Some of our former colleagues will raise the “moral hazard” issue in the context of arguing that the government should not “bail out” more leveraged companies. But there is moral hazard in not providing assistance to these companies—namely, that government creates in corporate America an implied expectation that Main Street companies retain a “coronavirus capital” buffer on their balance sheets in preparation for the next pandemic’s financial fallout. Consider the foregone investment in innovation, expansion, and hiring that would occur if businesses sidelined huge amounts of cash in good economic conditions just to be able to weather the next downturn. The answer to the moral hazard question is probably somewhere in between; we just went through this exercise over the last 10 years with the banking system. But it is a debate that should be had once our nation comes out of this crisis, not now. Besides, any help these companies may receive is to help survive necessary, government-ordered shut-downs to prevent the spread of disease, not to patch over imprudent risk-taking.
Math aside, behind every closed store and shuttered business there are human stories: workers who will lose their jobs, public workers whose pensions will be risked, family companies that will see their invested life savings wiped out. Every senator and member of Congress is hearing from these constituencies hourly. We have heard from many members of Congress who are not in the weeds on the Federal Reserve’s mathematical models that they do not know what to do to help their constituents. The handful of Federal Reserve and Treasury officials who are busy around the clock writing these programs to get money out the door as fast as possible do not have time for phone calls from 500 elected officials. One way members could help is to develop bipartisan consensus that all businesses should be assisted, coalesce around whether and when additional appropriations will be forthcoming, and to communicate these intentions publicly to the Federal Reserve, Treasury, and corporate America.
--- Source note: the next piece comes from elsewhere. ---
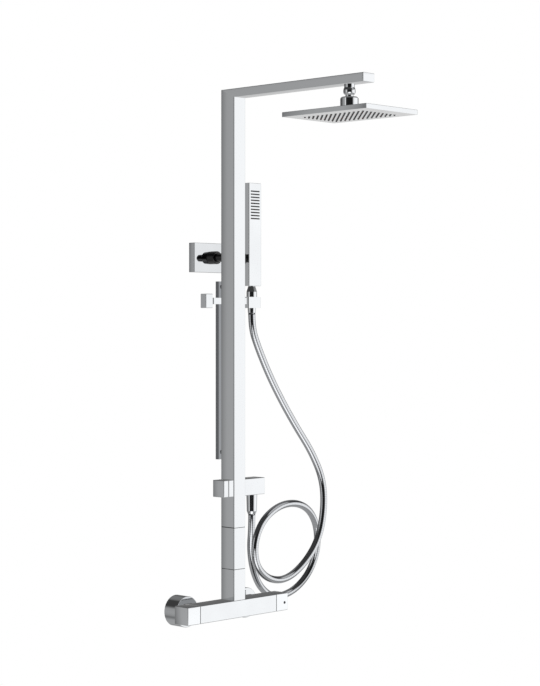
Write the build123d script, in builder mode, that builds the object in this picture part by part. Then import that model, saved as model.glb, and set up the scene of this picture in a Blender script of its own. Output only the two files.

It is also critically important that Congress and the Federal Reserve address the Federal Reserve Act’s prohibition on Federal Reserve lending to an “insolvent” entity, which is defined, in part, as a business that is generally not paying its debts as they become due. Many businesses are skipping April rent and mortgage and are stretching trade credit lines, which may make them ineligible for corporate loans from one or more Federal Reserve lending facilities capitalized with the $454 billion CARES Act money. Every option should be on the table.
The stakes have not been this high since the years following the Great Depression. Then, Congress’s choice was to go big and bold. The New Deal provided stimulus to the economy at a time when it was needed; people reasonably debate the efficiency of those programs as enduring institutions. Whether Main Street America’s businesses make it through the COVID-19 recession will turn on whether bipartisan leadership in Congress, working with the Treasury and Federal Reserve, can solve the credit box conundrum.